_Challenge_
Filter for the word "joints" and keep each matching line.

-- BEGIN --

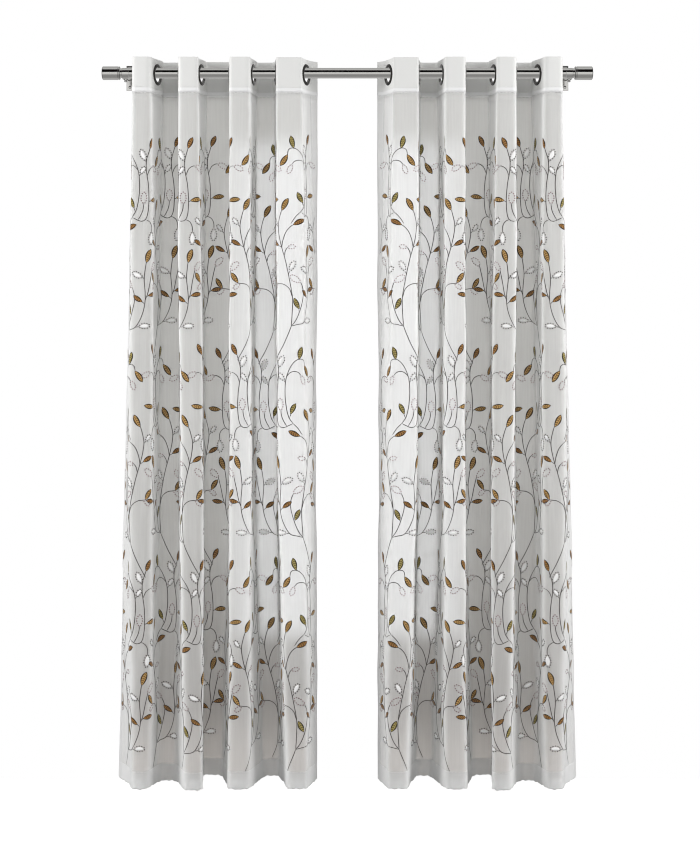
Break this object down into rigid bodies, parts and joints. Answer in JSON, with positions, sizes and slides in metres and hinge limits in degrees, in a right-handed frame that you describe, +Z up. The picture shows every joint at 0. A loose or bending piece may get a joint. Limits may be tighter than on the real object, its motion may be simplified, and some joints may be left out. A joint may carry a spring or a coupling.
{
  "type": "pair of sheer voile eyelet curtains on a curtain rod",
  "caption": "Pair of embroidered sheer voile curtain panels with opaque eyelet headings, gathered on a metal rod with plain cylinder ends and wall brackets.",
  "frame": {"origin": "on the wall plane behind the middle of the rod, at the height of the rod's axis", "axes": "+X to the right along the rod as seen from the room, +Y into the wall, +Z up; the cloth's face looks along -Y"},
  "size_m": [1.4466, 0.1706, 2.134],
  "materials": {
    "voile": "sheer white voile",
    "heading_cloth": "opaque white heading cloth",
    "pewter": "dark plated eyelet ring",
    "brushed_nickel": "satin nickel plate"
  },
  "bodies": {
    "root": {"rod": "brushed_nickel", "panel_left": "voile", "heading_left": "heading_cloth", "eyelet_left_1": "pewter", "eyelet_left_2": "pewter", "eyelet_left_3": "pewter", "eyelet_left_4": "pewter", "eyelet_left_5": "pewter", "eyelet_left_6": "pewter", "eyelet_left_7": "pewter", "eyelet_left_8": "pewter", "finial_left": "brushed_nickel", "bracket_left": "brushed_nickel", "thumb_screw_left": "brushed_nickel", "wall_screw_left_upper": "brushed_nickel", "wall_screw_left_lower": "brushed_nickel", "panel_right": "voile", "heading_right": "heading_cloth", "eyelet_right_1": "pewter", "eyelet_right_2": "pewter", "eyelet_right_3": "pewter", "eyelet_right_4": "pewter", "eyelet_right_5": "pewter", "eyelet_right_6": "pewter", "eyelet_right_7": "pewter", "eyelet_right_8": "pewter", "finial_right": "brushed_nickel", "bracket_right": "brushed_nickel", "thumb_screw_right": "brushed_nickel", "wall_screw_right_upper": "brushed_nickel", "wall_screw_right_lower": "brushed_nickel"}
  },
  "joints": []
}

-- END --

_Task output_
Break this object down into rigid bodies, parts and joints. Answer in JSON, with positions, sizes and slides in metres and hinge limits in degrees, in a right-handed frame that you describe, +Z up. The picture shows every joint at 0. A loose or bending piece may get a joint. Limits may be tighter than on the real object, its motion may be simplified, and some joints may be left out. A joint may carry a spring or a coupling.
  "joints": []